# [AIM OF THE TASK]
Exactly the lines from the one containing "Recreate this object" through the one containing "from math import cos, radians, sin" must be returned; include both ends and nothing else.

# [TASK MATERIAL]
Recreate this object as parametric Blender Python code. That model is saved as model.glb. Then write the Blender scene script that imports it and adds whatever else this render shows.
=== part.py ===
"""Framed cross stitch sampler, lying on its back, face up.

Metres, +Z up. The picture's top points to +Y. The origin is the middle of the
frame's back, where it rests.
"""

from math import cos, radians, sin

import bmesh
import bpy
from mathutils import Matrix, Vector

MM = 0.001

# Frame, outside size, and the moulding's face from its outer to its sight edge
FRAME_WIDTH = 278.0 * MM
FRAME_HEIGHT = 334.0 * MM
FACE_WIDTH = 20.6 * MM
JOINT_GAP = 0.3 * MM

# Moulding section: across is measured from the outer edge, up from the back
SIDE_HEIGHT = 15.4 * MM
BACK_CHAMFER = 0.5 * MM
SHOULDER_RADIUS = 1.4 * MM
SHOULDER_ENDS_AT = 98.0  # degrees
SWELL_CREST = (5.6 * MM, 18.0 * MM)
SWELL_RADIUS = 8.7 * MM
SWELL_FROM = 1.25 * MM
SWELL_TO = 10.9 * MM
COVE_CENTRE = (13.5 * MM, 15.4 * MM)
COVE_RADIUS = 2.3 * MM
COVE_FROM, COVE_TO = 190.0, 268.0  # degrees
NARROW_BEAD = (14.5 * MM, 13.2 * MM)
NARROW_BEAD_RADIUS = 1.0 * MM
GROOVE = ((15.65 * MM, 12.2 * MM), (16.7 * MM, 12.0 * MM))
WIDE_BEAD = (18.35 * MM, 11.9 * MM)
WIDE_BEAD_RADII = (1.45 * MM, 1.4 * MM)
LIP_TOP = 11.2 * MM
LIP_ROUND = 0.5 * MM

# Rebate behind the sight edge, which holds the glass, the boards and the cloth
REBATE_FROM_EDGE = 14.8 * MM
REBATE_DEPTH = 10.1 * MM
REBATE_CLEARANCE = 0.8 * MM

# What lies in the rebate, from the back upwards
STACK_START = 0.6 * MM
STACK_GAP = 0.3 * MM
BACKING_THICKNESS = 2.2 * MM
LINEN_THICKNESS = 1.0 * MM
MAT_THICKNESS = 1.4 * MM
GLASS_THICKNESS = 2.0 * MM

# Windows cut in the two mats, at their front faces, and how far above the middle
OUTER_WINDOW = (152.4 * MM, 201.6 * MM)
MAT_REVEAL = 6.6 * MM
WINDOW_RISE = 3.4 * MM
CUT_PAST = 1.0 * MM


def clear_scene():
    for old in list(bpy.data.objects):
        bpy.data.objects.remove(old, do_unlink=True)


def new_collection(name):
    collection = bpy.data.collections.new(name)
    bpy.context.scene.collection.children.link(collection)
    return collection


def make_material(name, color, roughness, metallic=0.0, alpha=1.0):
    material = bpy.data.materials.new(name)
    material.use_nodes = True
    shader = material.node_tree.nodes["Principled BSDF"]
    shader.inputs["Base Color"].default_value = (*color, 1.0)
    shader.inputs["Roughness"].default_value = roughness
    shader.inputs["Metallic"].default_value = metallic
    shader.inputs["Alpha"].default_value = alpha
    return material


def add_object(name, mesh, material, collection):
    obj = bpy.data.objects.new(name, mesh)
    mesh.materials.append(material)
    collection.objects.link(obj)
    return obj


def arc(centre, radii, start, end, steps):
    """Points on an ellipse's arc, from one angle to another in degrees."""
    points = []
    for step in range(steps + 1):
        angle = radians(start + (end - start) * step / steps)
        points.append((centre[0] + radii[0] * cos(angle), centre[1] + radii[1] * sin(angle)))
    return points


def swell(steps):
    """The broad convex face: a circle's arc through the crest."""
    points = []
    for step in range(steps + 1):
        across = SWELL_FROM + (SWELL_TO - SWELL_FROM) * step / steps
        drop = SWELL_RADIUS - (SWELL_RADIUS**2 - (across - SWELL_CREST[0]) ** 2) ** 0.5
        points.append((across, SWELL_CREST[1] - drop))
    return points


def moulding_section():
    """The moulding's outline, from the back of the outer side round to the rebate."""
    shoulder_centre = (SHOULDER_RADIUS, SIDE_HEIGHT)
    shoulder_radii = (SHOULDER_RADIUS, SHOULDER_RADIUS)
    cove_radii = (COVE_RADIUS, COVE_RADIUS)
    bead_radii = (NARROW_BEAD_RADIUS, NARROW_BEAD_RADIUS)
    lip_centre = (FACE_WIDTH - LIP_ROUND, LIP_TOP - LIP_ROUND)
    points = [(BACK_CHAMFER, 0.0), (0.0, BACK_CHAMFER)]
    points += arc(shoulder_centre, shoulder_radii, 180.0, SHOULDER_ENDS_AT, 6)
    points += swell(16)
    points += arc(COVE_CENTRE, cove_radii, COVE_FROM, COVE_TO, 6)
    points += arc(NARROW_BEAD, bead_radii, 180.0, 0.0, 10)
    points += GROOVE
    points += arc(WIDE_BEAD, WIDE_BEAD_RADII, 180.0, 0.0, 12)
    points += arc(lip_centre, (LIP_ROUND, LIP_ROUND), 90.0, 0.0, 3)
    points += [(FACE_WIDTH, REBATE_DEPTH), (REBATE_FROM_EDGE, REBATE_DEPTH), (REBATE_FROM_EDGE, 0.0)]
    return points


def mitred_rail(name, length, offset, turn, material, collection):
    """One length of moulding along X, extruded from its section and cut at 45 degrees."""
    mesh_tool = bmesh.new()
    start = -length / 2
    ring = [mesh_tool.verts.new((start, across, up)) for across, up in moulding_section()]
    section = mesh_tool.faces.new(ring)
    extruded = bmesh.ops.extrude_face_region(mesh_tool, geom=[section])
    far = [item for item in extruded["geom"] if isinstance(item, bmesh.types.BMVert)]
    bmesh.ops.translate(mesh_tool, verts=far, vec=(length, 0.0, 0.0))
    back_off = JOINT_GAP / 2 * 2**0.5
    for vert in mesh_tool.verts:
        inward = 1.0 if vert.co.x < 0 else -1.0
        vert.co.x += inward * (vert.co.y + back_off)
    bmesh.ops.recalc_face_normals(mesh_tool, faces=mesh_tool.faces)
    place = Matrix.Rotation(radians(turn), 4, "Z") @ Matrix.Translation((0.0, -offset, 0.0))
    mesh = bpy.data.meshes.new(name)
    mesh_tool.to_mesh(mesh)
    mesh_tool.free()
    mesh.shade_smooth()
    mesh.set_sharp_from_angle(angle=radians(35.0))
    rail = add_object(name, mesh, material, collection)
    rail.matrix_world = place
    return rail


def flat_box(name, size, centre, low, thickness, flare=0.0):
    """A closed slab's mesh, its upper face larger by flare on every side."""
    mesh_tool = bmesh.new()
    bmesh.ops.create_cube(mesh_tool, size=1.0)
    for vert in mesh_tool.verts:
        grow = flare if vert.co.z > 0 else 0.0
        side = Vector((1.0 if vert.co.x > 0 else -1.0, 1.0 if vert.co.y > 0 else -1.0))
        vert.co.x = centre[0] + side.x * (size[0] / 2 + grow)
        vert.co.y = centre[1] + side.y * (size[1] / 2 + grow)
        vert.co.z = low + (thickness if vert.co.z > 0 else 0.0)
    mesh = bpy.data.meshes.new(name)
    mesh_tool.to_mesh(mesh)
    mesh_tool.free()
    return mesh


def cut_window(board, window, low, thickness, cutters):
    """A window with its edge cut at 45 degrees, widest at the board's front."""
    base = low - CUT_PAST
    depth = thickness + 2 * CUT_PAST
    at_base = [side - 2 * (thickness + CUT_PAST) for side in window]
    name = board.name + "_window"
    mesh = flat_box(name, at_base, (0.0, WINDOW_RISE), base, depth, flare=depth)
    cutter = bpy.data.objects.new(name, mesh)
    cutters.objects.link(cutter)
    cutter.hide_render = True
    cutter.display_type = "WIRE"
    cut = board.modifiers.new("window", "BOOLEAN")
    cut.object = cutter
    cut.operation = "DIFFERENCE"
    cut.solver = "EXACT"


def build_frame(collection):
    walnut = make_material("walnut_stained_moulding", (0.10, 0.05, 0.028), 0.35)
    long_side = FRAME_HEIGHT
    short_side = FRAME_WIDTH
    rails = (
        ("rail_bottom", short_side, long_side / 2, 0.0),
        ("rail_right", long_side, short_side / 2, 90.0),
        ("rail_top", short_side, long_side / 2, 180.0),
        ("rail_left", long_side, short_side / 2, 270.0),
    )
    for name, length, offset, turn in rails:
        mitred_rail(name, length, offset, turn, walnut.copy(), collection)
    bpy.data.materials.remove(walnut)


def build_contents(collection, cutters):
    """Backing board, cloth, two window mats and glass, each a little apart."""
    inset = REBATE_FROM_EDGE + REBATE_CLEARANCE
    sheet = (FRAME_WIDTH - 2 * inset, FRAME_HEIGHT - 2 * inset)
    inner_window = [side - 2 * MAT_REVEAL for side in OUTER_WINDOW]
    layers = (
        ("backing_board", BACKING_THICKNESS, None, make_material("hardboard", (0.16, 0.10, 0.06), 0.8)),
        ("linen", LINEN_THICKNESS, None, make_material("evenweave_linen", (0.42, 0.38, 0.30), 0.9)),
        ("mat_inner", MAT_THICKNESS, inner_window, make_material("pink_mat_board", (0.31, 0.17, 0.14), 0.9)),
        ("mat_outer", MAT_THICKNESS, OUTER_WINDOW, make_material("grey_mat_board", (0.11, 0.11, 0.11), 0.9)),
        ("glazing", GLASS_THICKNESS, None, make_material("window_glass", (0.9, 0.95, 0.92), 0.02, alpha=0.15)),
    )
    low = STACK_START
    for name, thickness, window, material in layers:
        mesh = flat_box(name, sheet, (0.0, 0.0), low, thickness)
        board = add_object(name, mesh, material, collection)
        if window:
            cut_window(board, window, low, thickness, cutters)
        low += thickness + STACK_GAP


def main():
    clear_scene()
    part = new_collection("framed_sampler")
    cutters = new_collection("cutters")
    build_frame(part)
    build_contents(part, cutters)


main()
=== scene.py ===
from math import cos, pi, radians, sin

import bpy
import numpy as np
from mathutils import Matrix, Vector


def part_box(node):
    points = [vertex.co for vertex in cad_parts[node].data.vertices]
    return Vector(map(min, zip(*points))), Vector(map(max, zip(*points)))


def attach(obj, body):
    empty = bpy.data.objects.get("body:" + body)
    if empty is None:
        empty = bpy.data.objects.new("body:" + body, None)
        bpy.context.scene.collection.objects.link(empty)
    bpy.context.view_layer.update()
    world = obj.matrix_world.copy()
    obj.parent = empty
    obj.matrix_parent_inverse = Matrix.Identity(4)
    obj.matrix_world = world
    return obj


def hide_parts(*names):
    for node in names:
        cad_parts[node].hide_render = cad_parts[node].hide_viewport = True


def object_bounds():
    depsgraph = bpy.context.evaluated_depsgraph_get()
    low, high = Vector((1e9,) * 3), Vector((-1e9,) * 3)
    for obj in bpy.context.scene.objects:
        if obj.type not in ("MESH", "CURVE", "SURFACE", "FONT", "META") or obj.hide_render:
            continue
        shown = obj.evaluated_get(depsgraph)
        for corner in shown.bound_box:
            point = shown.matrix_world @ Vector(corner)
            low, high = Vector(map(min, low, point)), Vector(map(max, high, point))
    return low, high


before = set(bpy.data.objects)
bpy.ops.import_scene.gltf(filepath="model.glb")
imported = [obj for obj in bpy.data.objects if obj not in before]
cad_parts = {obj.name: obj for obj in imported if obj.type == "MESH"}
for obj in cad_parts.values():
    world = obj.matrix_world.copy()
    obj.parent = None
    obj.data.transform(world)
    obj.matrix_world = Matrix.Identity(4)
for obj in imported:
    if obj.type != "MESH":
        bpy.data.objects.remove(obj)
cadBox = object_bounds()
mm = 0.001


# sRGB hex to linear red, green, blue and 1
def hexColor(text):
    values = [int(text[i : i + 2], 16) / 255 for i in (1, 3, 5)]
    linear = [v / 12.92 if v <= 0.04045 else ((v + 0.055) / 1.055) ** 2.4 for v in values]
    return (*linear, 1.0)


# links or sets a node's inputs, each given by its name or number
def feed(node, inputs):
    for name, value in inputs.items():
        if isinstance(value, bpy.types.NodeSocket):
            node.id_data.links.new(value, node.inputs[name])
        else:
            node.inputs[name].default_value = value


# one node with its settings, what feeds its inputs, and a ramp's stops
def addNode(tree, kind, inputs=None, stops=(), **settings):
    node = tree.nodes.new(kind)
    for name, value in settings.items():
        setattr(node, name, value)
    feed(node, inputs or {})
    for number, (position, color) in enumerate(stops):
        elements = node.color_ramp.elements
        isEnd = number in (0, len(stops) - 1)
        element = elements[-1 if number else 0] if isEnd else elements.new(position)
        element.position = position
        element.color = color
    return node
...
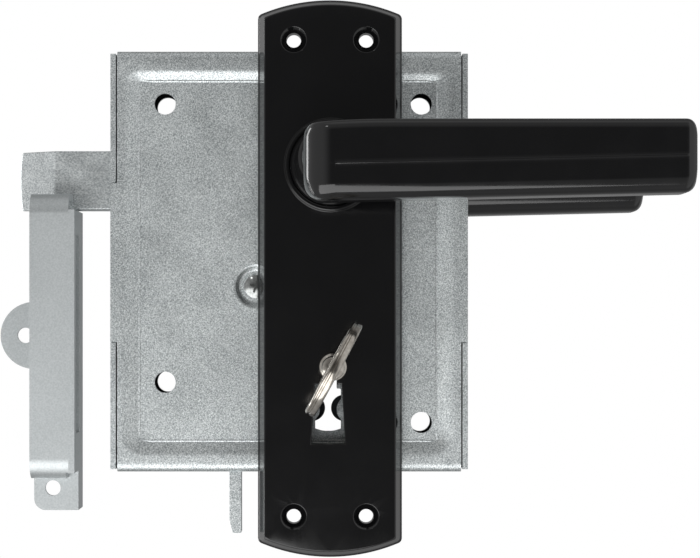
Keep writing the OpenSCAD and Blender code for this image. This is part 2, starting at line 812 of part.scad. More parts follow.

# [RESPONSE TO THE TASK]
Recreate this object as parametric Blender Python code. That model is saved as model.glb. Then write the Blender scene script that imports it and adds whatever else this render shows.
=== part.py ===
"""Framed cross stitch sampler, lying on its back, face up.

Metres, +Z up. The picture's top points to +Y. The origin is the middle of the
frame's back, where it rests.
"""

from math import cos, radians, sin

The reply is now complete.